The study is a cross-sectional analysis of 335 workers in three plants in the manufacturing hub of Qing Yuan, a city in Guangdong, China. The study group comprised 216 workers in two plants that use methyltins as the heat stabilizer for PVC production in the manufacture of plastic window blinds. A control group of 119 workers was recruited from a factory that did not employ TMT in its manufacturing process.

Researchers employed a variety of research instruments, including air sampling, interviews, questionnaires, clinical examination that included ultrasonography, and blood and urine samples collected at the end of work shifts from both study and control groups.

They found that, relative to subjects in the control group:

  • The prevalence of kidney stones determined by abdominal ultrasonography was 18.06 percent in the TMT exposure group and only 5.88 percent in the control workers (p<0.01).
  • Increased TMT levels in personal air samples, blood and urine had statistically significant positive associations for the risk of kidney stones.
  • The length of employment at the window blind plants also was strongly positively associated with the development of kidney stones in the TMT exposure group.
  • TMT-exposed workers were more likely to have specific clinical symptoms of, or abnormal laboratory tests for, hypertension, gallstones, kidney stones, abnormal ECG, low hemoglobin count, elevated aspartate aminotransferase activity and occult blood in the urine.
  • Even workers with a relatively low level of occupational TMT exposure were more likely to have kidney stones than those in the control group.

In addition to Ren, who is affiliated with the Guangdong Medical Laboratory Animal Center in Guangdong, China, UB authors are Amber M. Dubois of the Department of Pharmacology and Toxicology; Zhihong Gong and Yichen Ge of the Department of Social and Preventive Medicine (Ge also is affiliated with the Guangdong Poison Control Center); and James R. Olson of the departments of Pharmacology and Toxicology and Social and Preventive Medicine.

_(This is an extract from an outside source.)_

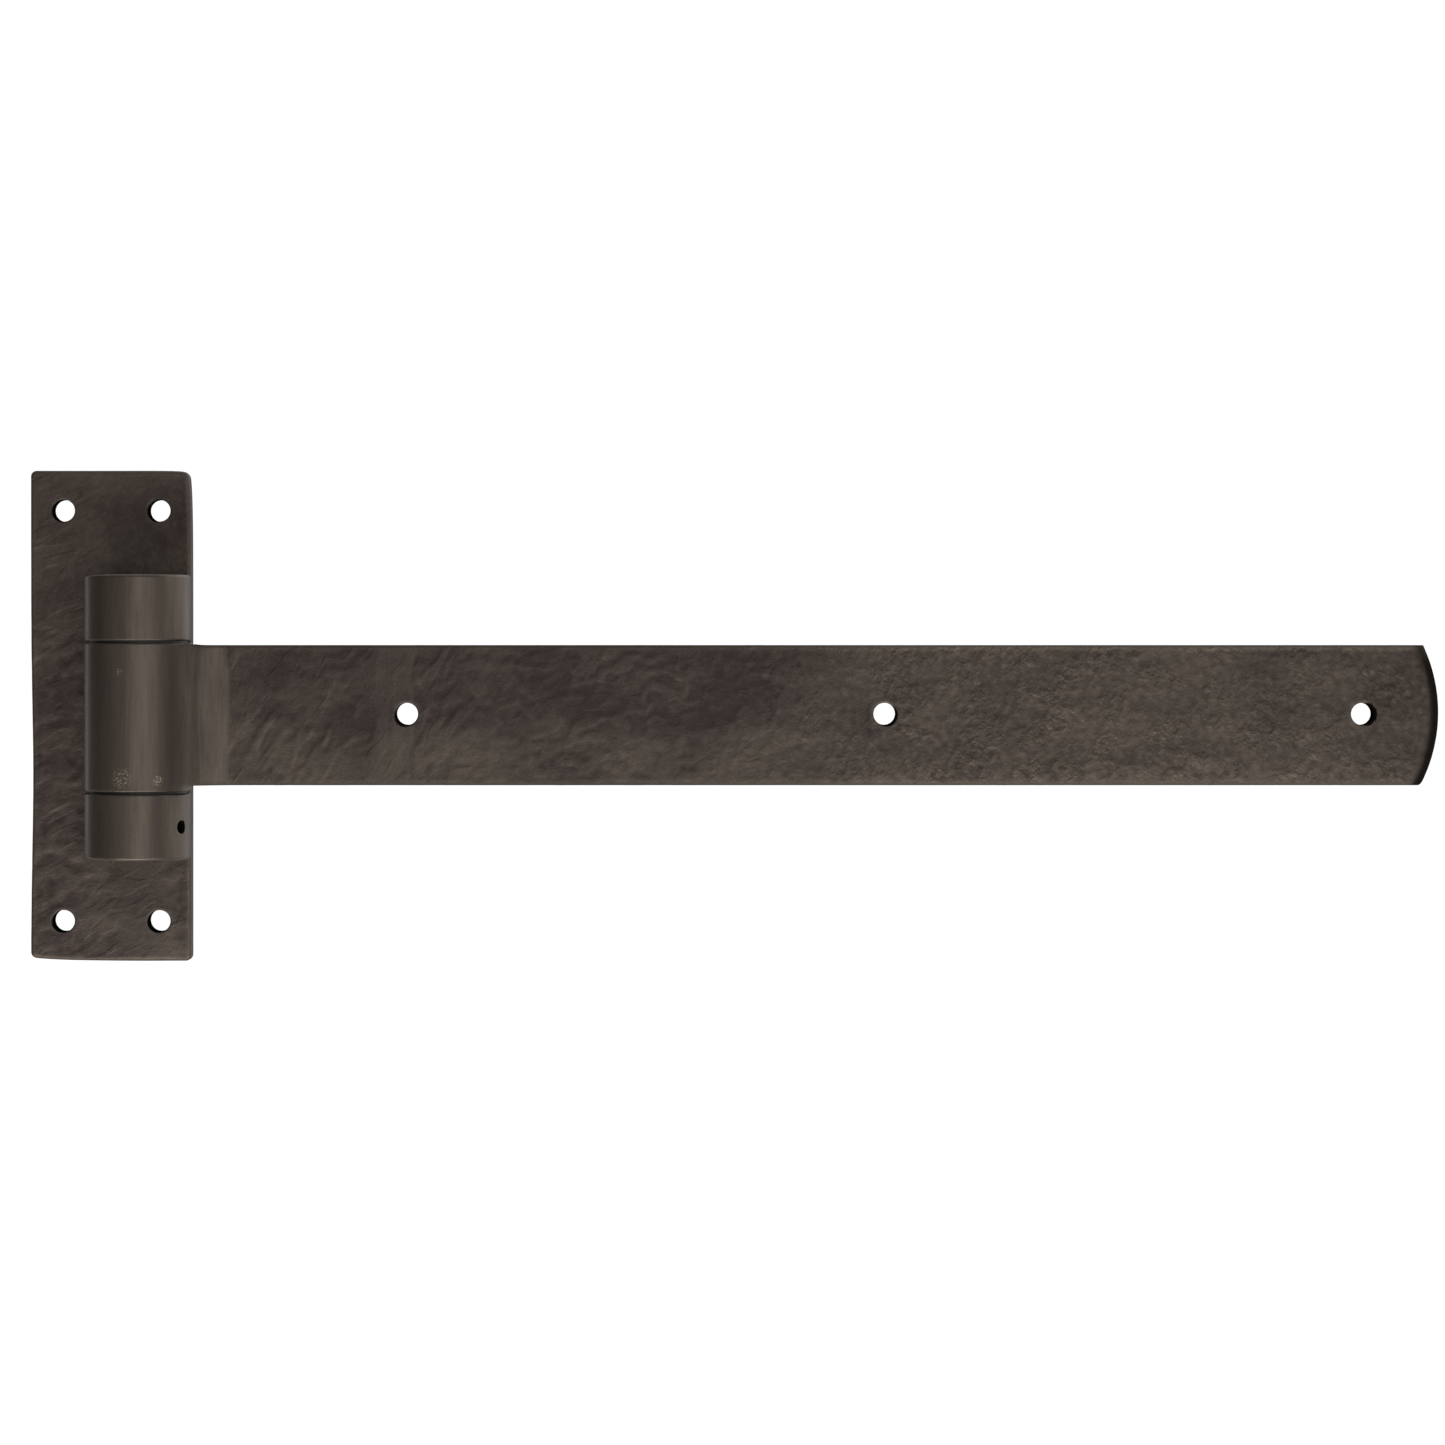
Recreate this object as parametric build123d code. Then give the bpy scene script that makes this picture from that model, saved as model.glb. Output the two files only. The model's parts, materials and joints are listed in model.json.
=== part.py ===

Chinese authors are Xiaojiang Tang of the Guangdong Medical Laboratory Animal Center and the Guangdong Poison Control Center; Nanchun Li of the Quingyuan Center for Disease Control and Prevention, Quingyan, Guangdong; Lisha Kang of the Guangdong Medical Laboratory Animal Center; Banghua Wu, Guanchao Lai, Aichu Yang, Xiaoling Ruan, Hongbin Gao and Guanghua Zhu of the Guangdong Poison Control Center; and Jinxin Zhang and Zhongning Lin of the School of Public Health, Sun Yat-Sen University, Guangshou, Guangdong.

Many researchers, including Chinese authors of this paper, are investigating the TMT pollution of China’s aquatic system.